Maruti Suzuki India Ltd (MSIL), the country’s largest carmaker, on Tuesday said that it will issue shares worth ₹12,841 crore ($1.54 billion) to its parent Suzuki Motor Corp. to fully acquire Suzuki Motor Gujarat Pvt. Ltd. from the Japanese automaker.
According to an exchange filing, MSIL will issue 12.32 million shares to Suzuki Motor Corp. at ₹10,420.85 each on a preferential basis, resulting in a transfer of control in exchange for 12.84 billion shares of Suzuki Motor Gujarat (SMG).
The deal will increase Suzuki Motor Corp.’s (SMC) effective holding in Maruti Suzuki by 1.7% to 58.19%.
The announcement comes shortly after Suzuki Motor Gujarat reported a 30% jump in turnover at ₹31,853 crore for FY23 from ₹24,440 crore in FY22.
Following the announcement, Maruti Suzuki’s shares fell 1.5% to ₹10,565.30 apiece on the National Stock Exchange. The stock ended the day marginally higher at ₹10,720.05.
“With the growth of the Indian car market and export potential, the company would need to increase its production capacity to about 4 million cars per annum by 2030-31, almost double from current levels,” said the company.
Suzuki Motor has invested around ₹18,000 crore so far in the small-car manufacturing factory under Suzuki Motor Gujarat, which can produce up to 750,000 passenger cars per year.
On 8 August, Maruti Suzuki had expressed its intent to acquire Suzuki Motor Corp.’s small car manufacturing facility in Gujarat.

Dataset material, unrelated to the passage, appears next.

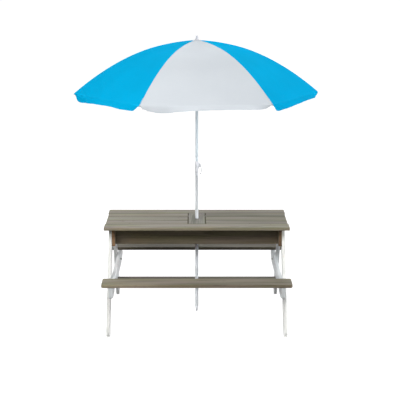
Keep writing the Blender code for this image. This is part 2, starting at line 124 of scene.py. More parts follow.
def make_stage():
    bm = bmesh.new()
    bmesh.ops.create_circle(bm, cap_ends=True, segments=96, radius=110)
    bmesh.ops.translate(bm, vec=(0, 0, -0.0004), verts=bm.verts)
    stage_piece("floor", bm, plain("floor", 0.30, 0.97))
    for name, radius, glow, hidden in (("backdrop", 95, 2.2, "visible_glossy"), ("backdrop_sheen", 96, 1.22, "visible_camera")):
        bm = bmesh.new()
        bmesh.ops.create_uvsphere(bm, u_segments=48, v_segments=24, radius=radius)
        o = stage_piece(name, bm, plain(name, 0.0, glow))
        o.visible_shadow = False
        setattr(o, hidden, False)

    world = bpy.data.worlds.new("studio")
    SCENE.world = world
    world.use_nodes = True
    t = world.node_tree
    back = t.nodes["Background"]
    at = t.nodes.new("ShaderNodeTexCoord")
    split = t.nodes.new("ShaderNodeSeparateXYZ")
    ramp = t.nodes.new("ShaderNodeMapRange")
    ramp.interpolation_type = "SMOOTHSTEP"
    for name, value in (("From Min", 0.0), ("From Max", 0.7), ("To Min", 0.075), ("To Max", 0.27)):
        ramp.inputs[name].default_value = value
    t.links.new(at.outputs["Generated"], split.inputs[0])
    t.links.new(split.outputs[2], ramp.inputs["Value"])
    t.links.new(ramp.outputs[0], back.inputs["Strength"])
    back.inputs["Color"].default_value = (1, 1, 1, 1)

    for name, place, size, power, tint, gloss in (
        ("key", (-2.0, -2.55, 2.80), 2.5, 97, (1.0, 0.99, 0.97), True),
        ("fill", (6.8, -2.3, 3.3), 4.0, 330, (0.98, 0.99, 1.0), True),
        ("side_left", (-4.8, -0.4, 1.1), 2.2, 34, (1.0, 1.0, 1.0), False),
        ("side_right", (4.8, -0.4, 1.1), 2.2, 56, (1.0, 1.0, 1.0), False),
        ("rear", (0.6, 4.8, 1.4), 2.8, 100, (1.0, 1.0, 1.0), False),
    ):
        lamp = bpy.data.lights.new(name, "AREA")
        lamp.shape, lamp.size, lamp.energy, lamp.color = "DISK", size, power, tint
        o = bpy.data.objects.new(name, lamp)
        SCENE.collection.objects.link(o)
        o.matrix_world = Matrix.Translation(place) @ (Vector((0, 0, 0.60)) - Vector(place)).to_track_quat("-Z", "Y").to_matrix().to_4x4()
        o.visible_camera = False
        o.visible_glossy = gloss

    # narrow spots for the pole alone, which stands in the shade of the parasol and of the table
    only = bpy.data.collections.new("pole_parts")
    for node in POLE_PARTS:
        only.objects.link(NODES[node])
    for name, far, stand, aim, cone, power, blend in (
        ("pole_high", 1.2, 0.75, 1.030, 22.0, 36, 0.4),
        ("pole_mid", 1.2, 0.60, 0.665, 13.0, 12, 0.5),
        ("pole_low", 5.0, 0.75, 0.268, 1.8, 600, 0.8),
        ("pole_foot", 5.0, 0.14, 0.112, 2.8, 330, 0.4),
    ):
        lamp = bpy.data.lights.new(name, "SPOT")
        lamp.energy, lamp.spot_size, lamp.spot_blend, lamp.shadow_soft_size = power, math.radians(cone), blend, 0.06
        o = bpy.data.objects.new(name, lamp)
        SCENE.collection.objects.link(o)
        o.matrix_world = Matrix.Translation((0, -far, stand)) @ Vector((0, far, aim - stand)).to_track_quat("-Z", "Y").to_matrix().to_4x4()
        o.visible_camera = o.visible_glossy = False
        o.light_linking.receiver_collection = only

    # the pale floor's bounce, which reaches the rounded toes of the legs from close below
    toes = bpy.data.collections.new("toes")
    for node in LEGS:
        toes.objects.link(NODES[node])
    for node in LEGS:
        lo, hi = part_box(node)
        front = lo[1] < 0
        lamp = bpy.data.lights.new("bounce_" + node, "AREA")
        lamp.shape, lamp.size, lamp.energy = "SQUARE", 0.04, 0.0075
        o = bpy.data.objects.new("bounce_" + node, lamp)
        SCENE.collection.objects.link(o)
        o.matrix_world = Matrix.Translation(((lo[0] + hi[0]) / 2, lo[1] + 0.006 if front else hi[1] - 0.006, 0.002)) @ Matrix.Rotation(math.pi, 4, "X")
        o.visible_camera = o.visible_glossy = False
        o.light_linking.receiver_collection = toes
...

The latest deal is aimed at enhancing efficiency and doubling Maruti’s manufacturing capacity by consolidating production under a single management entity.
The board of MSIL chose the non-cash share-swap route for the control of SMG since this avenue is estimated to generate higher net profit each year until 2030-31, to over ₹1,400 crore at the end of 2030. Besides, the share-swap route entails higher dividend payouts as compared to a cash buyout.
On 31 July 2023, the board of Maruti Suzuki had approved the termination of the contract manufacturing agreement (CMA) with Suzuki Motor Gujarat. The CMA was executed on 17 December 2015, and was initially for a period of 15 years. Upon termination, MSIL had the first option to acquire 100% of SMC’s equity in SMG at net book value.
Earlier this month, Maruti Suzuki said it was planning to enhance product range to 28 models from 17 currently and expand production capacity, which would require capital expenditure of around ₹1.25 trillion till 2030-31. The automaker said it was planning to expand its total production capacity to 4 million units per annum by 2030-31.